John Zorn’s Musical Work La Machine de l’être Inspired by Antonin Artaud
French actor and writer Antonin Artaud (1896–1948) tried to move early 20th-century theatre away from its reliance on text and towards more primal expressions of sound, movement, and light. Called Théâtre de la Cruauté (The Theatre of Cruelty), one of its ideas was that artists assault the senses of the audience. In the early 1920s, he was a member of the surrealist movement in Paris before being thrown out of the movement by André Breton for his ‘radical independence and his uncontrollable personality, perpetually in revolt’. In developing his new theatre, Artaud was influenced by non-Western performances he saw, such as that by a Balinese dance troupe he saw at the Paris Colonial Exhibition in 1931. He thought that ‘gestures, sounds, unusual scenery, and lighting [could] combine to form a language, superior to words…’.

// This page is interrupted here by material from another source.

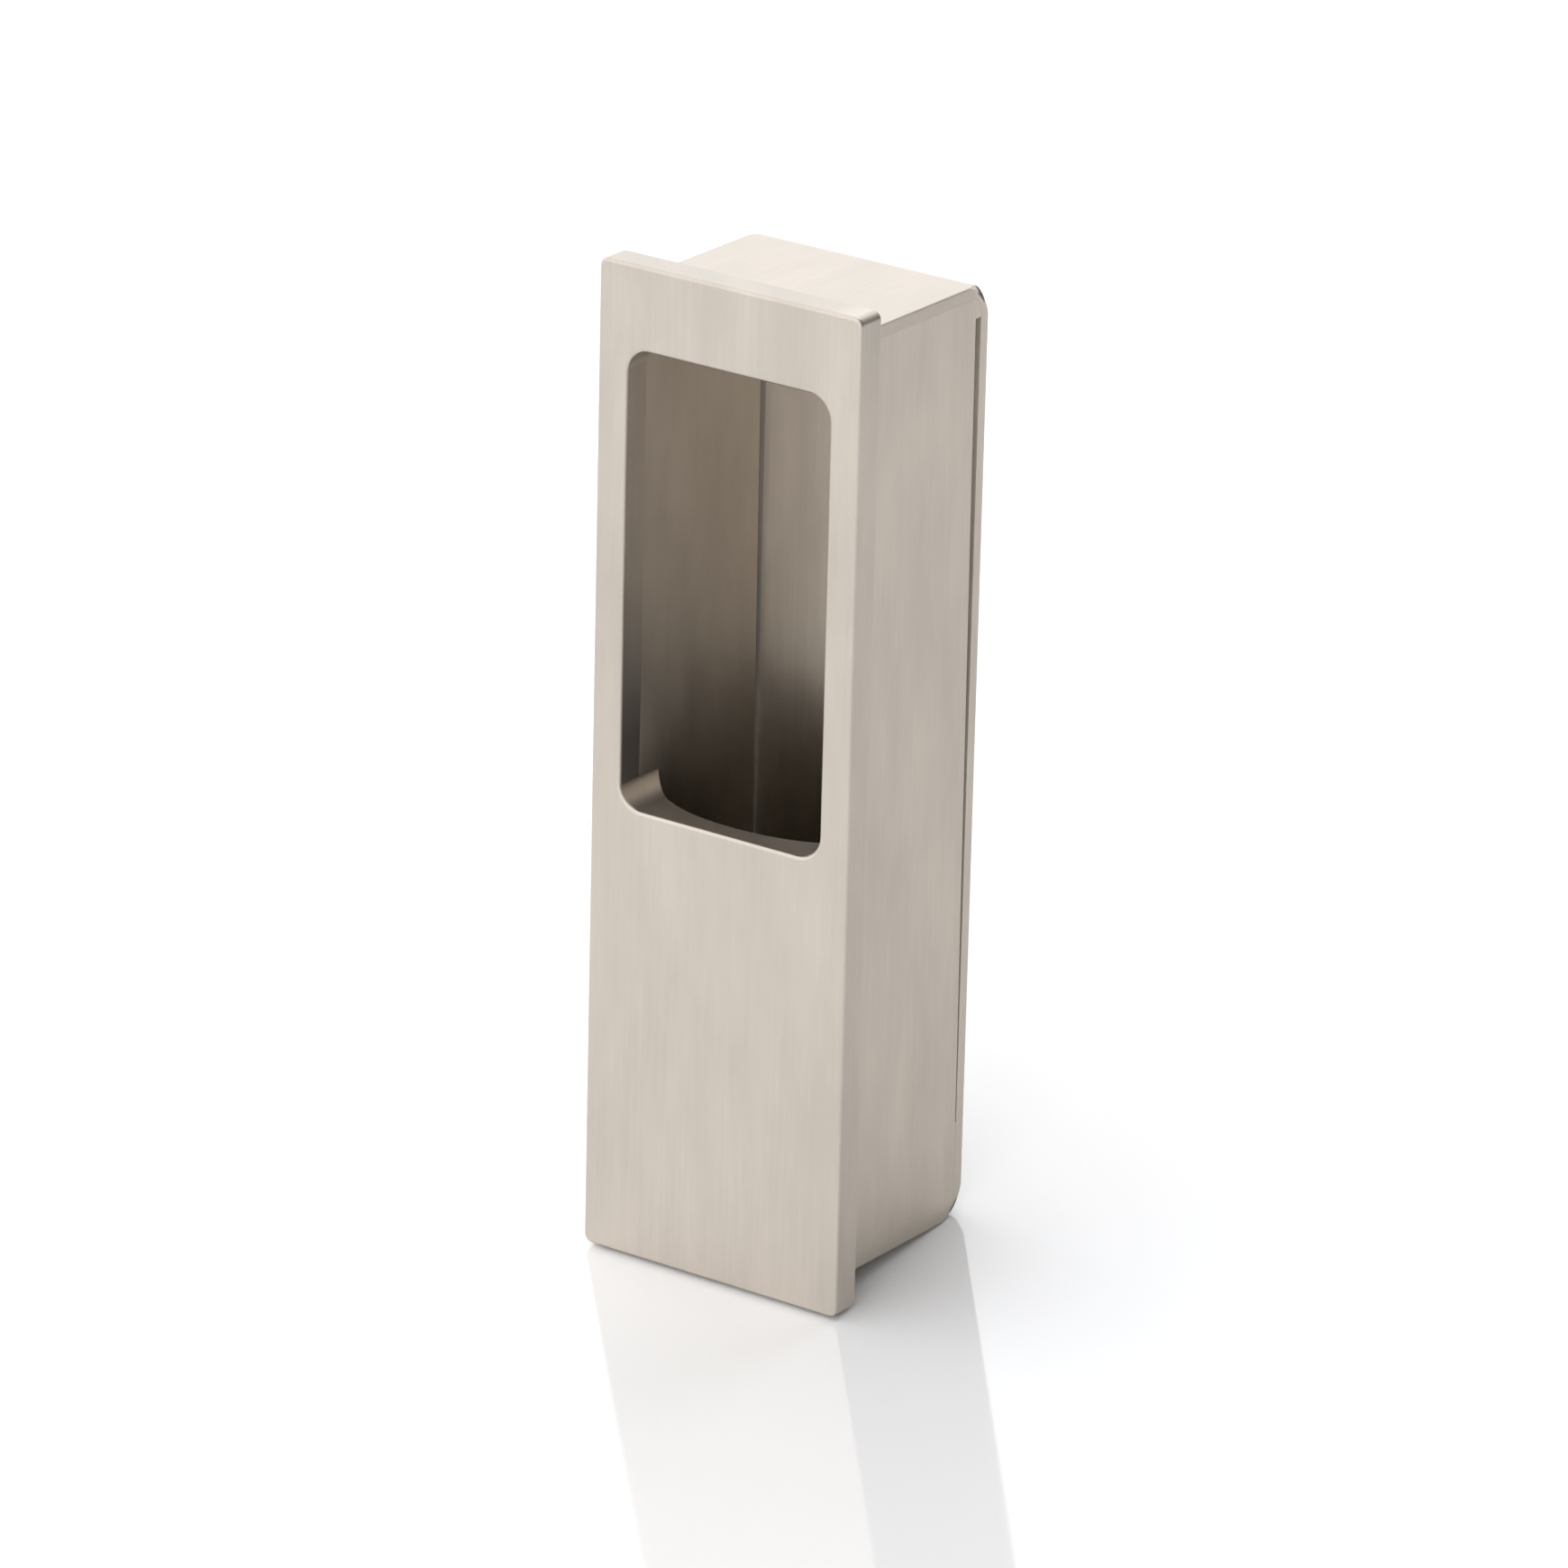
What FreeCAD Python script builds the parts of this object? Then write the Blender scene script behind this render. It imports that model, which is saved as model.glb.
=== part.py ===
import FreeCAD, Part
import math
import os

# Pocket door edge pull: a thick front plate with a finger window in its upper half, and a sheet metal
# box behind it that takes the fingertip.  The box is one bent strip (top, back and bottom) closed by
# two flat side plates.  All four pieces are stainless steel, welded together and linished.
#
# Frame, in mm: X across the plate, +Y from the plate into the door, +Z up.  The origin is the centre
# of the plate's seating plane, which is the plate's back face.

# Front plate
plate_height = 120.0
plate_width = 36.0
plate_thickness = 3.8
plate_corner_radius = 1.0
plate_edge_easing = 0.4

# Finger window, measured down from the plate's top end
window_width = 28.0
window_height = 55.0
window_top_margin = 10.0
window_corner_radius = 4.0
window_edge_easing = 0.45

# Box behind the plate
box_depth = 24.7
box_end_inset = 3.0
strip_thickness = 1.5
bend_inner_radius = 1.5
strip_edge_easing = 0.6
side_plate_thickness = 1.5

# The bends are dressed back at both ends of the strip, so each corner of the box's side view has a
# larger radius than the bend, and a crescent is left between the two
side_corner_radius = 4.8

# Open seam between the strip's back and each side plate, wider at its upper end
seam_gap_top = 0.95
seam_gap_bottom = 0.1
seam_top_land = 3.9
seam_bottom_land = 12.0

# How far a cutting tool reaches past the faces that it cuts, and how near counts as touching
tool_margin = 1.0
tolerance = 1e-6
quarter_turn = 90.0

# Worked out from the sizes above
box_width = window_width + 2.0 * side_plate_thickness
box_top = plate_height / 2.0 - box_end_inset
bend_outer_radius = bend_inner_radius + strip_thickness
inner_top = box_top - strip_thickness
inner_depth = box_depth - strip_thickness
crescent_depth = (side_corner_radius - bend_outer_radius) * (math.sqrt(2.0) - 1.0)
window_top = plate_height / 2.0 - window_top_margin
window_centre_z = window_top - window_height / 2.0


def point(y, z, x=0.0):
    """Point in the box's middle section, or beside it at x."""
    return FreeCAD.Vector(x, y, z)


def slab(width, height, y_front, y_back, centre_z=0.0):
    """Upright block from y_front to y_back, centred across the plate."""
    corner = FreeCAD.Vector(-width / 2.0, y_front, centre_z - height / 2.0)
    return Part.makeBox(width, y_back - y_front, height, corner)


def rounded_slab(width, height, radius, y_front, y_back, centre_z=0.0):
    """Slab whose four edges along Y are rounded."""
    block = slab(width, height, y_front, y_back, centre_z)
    corner_edges = [edge for edge in block.Edges if edge.BoundBox.YLength > (y_back - y_front) / 2.0]
    return block.makeFillet(radius, corner_edges)


def edges_in_plane_y(shape, y):
    """Edges that lie wholly in the upright plane at y."""
    return [
        edge
        for edge in shape.Edges
        if edge.BoundBox.YLength < tolerance and abs(edge.BoundBox.YMin - y) < tolerance
    ]


def is_window_edge(edge):
    """True for an edge of the finger window, which touches none of the plate's four sides."""
    box = edge.BoundBox
    half_width = plate_width / 2.0 - plate_edge_easing
    half_height = plate_height / 2.0 - plate_edge_easing
    return max(box.XMax, -box.XMin) < half_width and max(box.ZMax, -box.ZMin) < half_height


def front_plate():
    """Thick plate with rounded corners, an eased front edge and the finger window."""
    plate = rounded_slab(plate_width, plate_height, plate_corner_radius, -plate_thickness, 0.0)
    window = rounded_slab(
        window_width,
        window_height,
        window_corner_radius,
        -plate_thickness - tool_margin,
        tool_margin,
        window_centre_z,
    )
    plate = plate.cut(window)
    front_edges = edges_in_plane_y(plate, -plate_thickness)
    rim_edges = [edge for edge in front_edges if is_window_edge(edge)]
    plate = plate.makeFillet(window_edge_easing, rim_edges)
    outer_edges = [
        edge for edge in edges_in_plane_y(plate, -plate_thickness) if not is_window_edge(edge)
    ]
    return plate.makeFillet(plate_edge_easing, outer_edges)


def bent_outline(depth, top, radius):
    """Edges of a U lying on its side, from the upper leg's tip round the back to the lower leg's."""
    bend_y = depth - radius
    bend_z = top - radius
    middle = radius * math.sqrt(0.5)
    upper_bend = Part.Arc(
        point(bend_y, top), point(bend_y + middle, bend_z + middle), point(depth, bend_z)
    )
    lower_bend = Part.Arc(
        point(depth, -bend_z), point(bend_y + middle, -bend_z - middle), point(bend_y, -top)
    )
    return [
        Part.LineSegment(point(0.0, top), point(bend_y, top)).toShape(),
        upper_bend.toShape(),
        Part.LineSegment(point(depth, bend_z), point(depth, -bend_z)).toShape(),
        lower_bend.toShape(),
        Part.LineSegment(point(bend_y, -top), point(0.0, -top)).toShape(),
    ]


def extrude_outline(edges, x_start, x_end):
    """Solid between two X positions whose section is the closed outline."""
    face = Part.Face(Part.Wire(edges))
    face.translate(FreeCAD.Vector(x_start, 0.0, 0.0))
    return face.extrude(FreeCAD.Vector(x_end - x_start, 0.0, 0.0))


def strip_blank():
    """The bent strip before its edges are eased: top leg, back and bottom leg in one."""
    outer = bent_outline(box_depth, box_top, bend_outer_radius)
    inner = bent_outline(inner_depth, inner_top, bend_inner_radius)
    upper_tip = Part.LineSegment(point(0.0, inner_top), point(0.0, box_top)).toShape()
    lower_tip = Part.LineSegment(point(0.0, -box_top), point(0.0, -inner_top)).toShape()
    outline = outer + [lower_tip] + inner[::-1] + [upper_tip]
    return extrude_outline(Part.__sortEdges__(outline), -box_width / 2.0, box_width / 2.0)


def is_outer_long_edge(edge):
    """True for an edge along the outside of the strip, straight or round a bend."""
    middle = edge.valueAt((edge.FirstParameter + edge.LastParameter) / 2.0)
    beside = abs(abs(middle.x) - box_width / 2.0) < tolerance
    past_bend_y = max(middle.y - (box_depth - bend_outer_radius), 0.0)
    past_bend_z = max(abs(middle.z) - (box_top - bend_outer_radius), 0.0)
    outside = abs(math.hypot(past_bend_y, past_bend_z) - bend_outer_radius) < tolerance
    return beside and outside


def crescent_tool(side):
    """Ring round the upper corner that cuts the end of the bend back, at 45 degrees.

    It meets the box's side at the corner's larger radius, and reaches the outside of the bend a
    crescent's depth further in.
    """
    reach = crescent_depth + tool_margin
    axis_y = box_depth - side_corner_radius
    axis_z = box_top - side_corner_radius
    outside_x = side * (box_width / 2.0 + reach)
    inside_x = side * (box_width / 2.0 - reach)
    section = Part.makePolygon(
        [
            point(box_depth - reach, axis_z, outside_x),
            point(box_depth + reach, axis_z, outside_x),
            point(box_depth + reach, axis_z, inside_x),
            point(box_depth - reach, axis_z, outside_x),
        ]
    )
    corner_axis = point(axis_y, axis_z)
    return Part.Face(section).revolve(corner_axis, FreeCAD.Vector(1.0, 0.0, 0.0), quarter_turn)


def wrap_strip():
    """Bent strip with eased outer edges and a crescent at each end of both bends."""
    strip = strip_blank()
    long_edges = [edge for edge in strip.Edges if is_outer_long_edge(edge)]
    strip = strip.makeFillet(strip_edge_easing, long_edges)
    for side in (-1.0, 1.0):
        upper = crescent_tool(side)
        lower = upper.mirror(point(0.0, 0.0), FreeCAD.Vector(0.0, 0.0, 1.0))
        strip = strip.cut(upper).cut(lower)
    return strip


def seam_tool(x_start, x_end):
    """Tapered slot along the back edge of a side plate."""
    top_z = box_top - seam_top_land
    bottom_z = seam_bottom_land - box_top
    slot = Part.makePolygon(
        [
            point(inner_depth + tool_margin, top_z),
            point(inner_depth + tool_margin, bottom_z),
            point(inner_depth - seam_gap_bottom, bottom_z),
            point(inner_depth - seam_gap_top, top_z),
            point(inner_depth + tool_margin, top_z),
        ]
    )
    return extrude_outline(slot.Edges, x_start - tool_margin, x_end + tool_margin)


def side_plate(side):
    """Flat plate that fills the strip's section, with the open seam at its back edge."""
    inside_x = side * window_width / 2.0
    outside_x = inside_x + side * side_plate_thickness
    x_start, x_end = sorted((inside_x, outside_x))
    outline = bent_outline(inner_depth, inner_top, bend_inner_radius)
    front = Part.LineSegment(point(0.0, -inner_top), point(0.0, inner_top)).toShape()
    plate = extrude_outline(outline + [front], x_start, x_end)
    return plate.cut(seam_tool(x_start, x_end))


def single_solid(shape):
    """The one solid that a piece consists of, with seamless faces joined."""
    cleaned = shape.removeSplitter()
    assert len(cleaned.Solids) == 1 and cleaned.isValid()
    return cleaned.Solids[0]


def build():
    """Write one STEP file per piece."""
    pieces = {
        "front_plate": front_plate(),
        "wrap_strip": wrap_strip(),
        "left_side_plate": side_plate(-1.0),
        "right_side_plate": side_plate(1.0),
    }
    os.makedirs("parts", exist_ok=True)
    for name, shape in pieces.items():
        solid = single_solid(shape)
        solid.exportStep(os.path.join("parts", name + ".step"))
        print(name, round(solid.Volume, 1), "mm3")


build()
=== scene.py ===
import math

import bpy
import numpy as np
from mathutils import Matrix, Vector


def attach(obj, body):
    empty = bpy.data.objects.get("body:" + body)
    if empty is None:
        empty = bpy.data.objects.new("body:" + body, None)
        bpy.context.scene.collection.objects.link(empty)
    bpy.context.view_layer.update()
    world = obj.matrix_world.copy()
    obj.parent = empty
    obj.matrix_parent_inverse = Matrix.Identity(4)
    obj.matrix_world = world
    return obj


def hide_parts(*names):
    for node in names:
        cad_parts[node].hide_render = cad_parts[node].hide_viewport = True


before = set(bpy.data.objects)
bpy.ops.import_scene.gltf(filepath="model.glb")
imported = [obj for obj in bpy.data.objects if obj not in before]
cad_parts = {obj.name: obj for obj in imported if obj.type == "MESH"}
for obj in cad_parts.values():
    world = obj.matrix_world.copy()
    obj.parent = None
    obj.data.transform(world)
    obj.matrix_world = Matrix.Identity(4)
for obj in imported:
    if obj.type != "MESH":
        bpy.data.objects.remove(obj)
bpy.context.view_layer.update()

# A pocket door edge pull in satin stainless steel: a thick front plate with a finger window, and a
# box behind it made of one bent strip and two side plates.  X runs across the plate, +Y into the
# door, +Z up, and the origin is the centre of the plate's back face.  Sizes are in metres.

MM = 0.001

# Front plate
PLATE_HALF_WIDTH = 18.0 * MM
PLATE_HALF_HEIGHT = 60.0 * MM
PLATE_THICKNESS = 3.8 * MM
PLATE_CORNER_RADIUS = 1.0 * MM
PLATE_EASING = 0.4 * MM
PLATE_BACK_EASING = 0.12 * MM
# Painted shade: a slight darkening painted on the plate's sides
PLATE_SIDE_PAINTED_SHADE = 0.07
FRONT_ROWS = 6
BACK_ROUND_STEPS = 3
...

As with many post–WWI artists, Artaud was seeking ways to change the existing social structure that had permitted global warfare. By making the audience get around the language of thought and logic, he could prepare them to truly examine, both inside themselves and in society, the faults that ended up with society on the battleground.
The ‘cruelty’ of his theatre was not that of violence, but the physical shattering of a false reality. Text had been leading theatre for too long and Artaud wanted a new vocabulary ‘halfway between thought and gesture’. Beyond the story of a single individual or the actions of a group, Artaud wanted to plumb the subconscious to examine root causes. By exorcising those destructive feelings, the audience would reach through them to regain the joy normally suppressed by society.
One of his 1946 drawings, with the title of La Machine de l’être ou Dessin à regarder de traviole (The Machine of Being or Drawing to Look at Askew), was an inspiration for New York composer John Zorn’s musical work La Machine de l’être.
Artaud had created this drawing and a number of others while at the psychiatric hospital at Rodez, where he was a patient from January 1945 through May 1946. Drawn in his schoolboy notebooks, the drawings were a ‘continuous flood of words and pictograms…’. Maxims, songs, glossolalia, scraps of sentences, shards of texts, scattered memories, interjections, invocations, endless lists of names and food…constitute the fragments of a textual work capable of “weeding out” his mind, eliminating the conventional “corseted language” that imprisons him…’. Here, writing and oral become visible. He wants his drawings to permit him ‘to rebuild a body with the bone of music of the soul’.
In keeping with Artaud’s philosophy that wanted to replace text with other ways of drawing out the human imagination, Zorn’s work is textless. Relying on the voice to express the emotions of the work, Zorn takes Artaud’s Theatre of Cruelty out of the theatre and onto the concert stage. ‘… this work sets the stage for the voice as a kind of absolute presence – an indescribable medium for, or the unmediated expression of unadulterated feelings such as euphoria or madness. Without words or plot, focus is placed upon the voice and its boundless expressive potential’.
John Zorn: La Machine de l’être – I. tetème (Anu Komsi, soprano; Lahti Symphony Orchestra; Sakari Oramo, cond.)
John Zorn: La Machine de l’être – II. Le révelé (Anu Komsi, soprano; Lahti Symphony Orchestra; Sakari Oramo, cond.)
John Zorn: La Machine de l’être – III. Entremêles (Anu Komsi, soprano; Lahti Symphony Orchestra; Sakari Oramo, cond.)
Capturing Artaud’s ground-breaking philosophy in music pushes the audience to enter Artaud’s world. The text-less soprano line goes from the lyrical to the hysterical and all ranges in between. Silence has a role, particularly in the last movement, as much as sound.